-- BEGIN GIVEN MATERIAL --
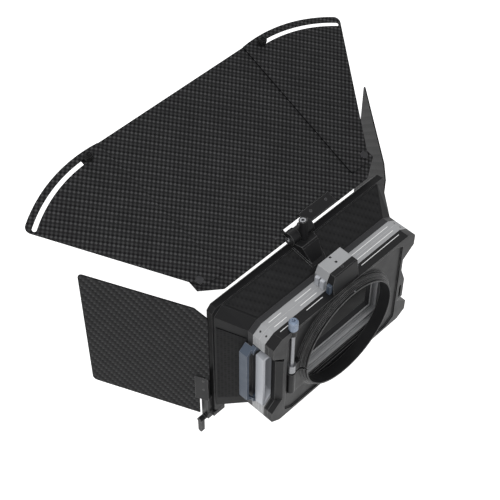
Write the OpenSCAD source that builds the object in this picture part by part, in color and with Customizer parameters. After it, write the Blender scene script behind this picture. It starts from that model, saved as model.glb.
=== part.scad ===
// Matte box with a carbon hood, three filter trays, a folding top flag and two side flags.
// Millimetres. The origin is the centre of the clamp ring's rear face, the mouth faces -Y, +Z is up.

/* [Lens clamp] */
// Bore of the clamp ring, which is the outside diameter of the lens front that it grips
bore_d = 114; // [106:1:116]
// Wall of the ring at its widest step
ring_wall = 5.8; // [5.4:0.1:6.5]
// How far the ring stands out behind the rear stage
ring_out = 7.5; // [6:0.1:10]
// Depth of the ring's spigot inside the rear stage
spigot_l = 5.2; // [4:0.1:5.4]
// Width of the split between the ring's two ears
split_w = 3; // [2:0.1:5]
// Distance of the clamp rod from the centre plane
rod_x = 70; // [69:0.5:74]
// Diameter of the clamp rod
rod_d = 4.5; // [3:0.1:5.4]
// Length of the threaded barrel below the split
barrel_l = 30; // [20:1:36]
// Outside diameter of the barrel
barrel_d = 8.2; // [7.4:0.1:8.2]
// Length of the bush above the split
bush_l = 10; // [6:1:14]
// Diameter of the clamp knob
clamp_knob_d = 9; // [8:0.2:12]
// Height of the clamp knob
clamp_knob_h = 13; // [8:0.5:18]

/* [Stages] */
// Width of the stages
stage_w = 190.4; // [184:0.4:200]
// Height of the stages
stage_h = 125.6; // [125.6:0.4:140]
// Width of the corner facets on the stages
facet_x = 10.7; // [8:0.1:12]
// Height of the corner facets on the stages
facet_z = 6.8; // [5:0.1:7.6]
// Thickness of each filter stage
filter_stage_t = 7.25; // [7:0.05:10]
// Thickness of the rear stage that holds the clamp ring
clamp_stage_t = 11; // [11:0.1:14]
// Height of the side recess at its mouth
recess_mouth = 86; // [80:1:90]
// Height of the side recess at its floor
recess_floor = 62; // [56:1:66]
// Depth of the side recess
recess_d = 14.2; // [12:0.1:14.6]
// Width of the light window through the stages
window_w = 140; // [120:1:143]
// Height of the light window through the stages
window_h = 98; // [80:1:101]

/* [Filter trays] */
// Width of the glass filter that a tray takes
filter_w = 143.5; // [140:0.1:145]
// Height of the glass filter that a tray takes
filter_h = 101.6; // [98:0.1:103]
// Depth of the pocket for the filter
pocket_d = 2.8; // [2:0.1:3.2]
// Width of the lip that carries the filter all round
filter_lip = 3.5; // [2:0.1:6]
// Thickness of a tray
tray_t = 4; // [3.6:0.1:4.1]
// Height of a tray
tray_h = 108.4; // [107:0.2:110]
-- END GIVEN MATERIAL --
Copy every line of the listing that includes the string "part".

CORRECT OUTPUT:
Write the OpenSCAD source that builds the object in this picture part by part, in color and with Customizer parameters. After it, write the Blender scene script behind this picture. It starts from that model, saved as model.glb.
=== part.scad ===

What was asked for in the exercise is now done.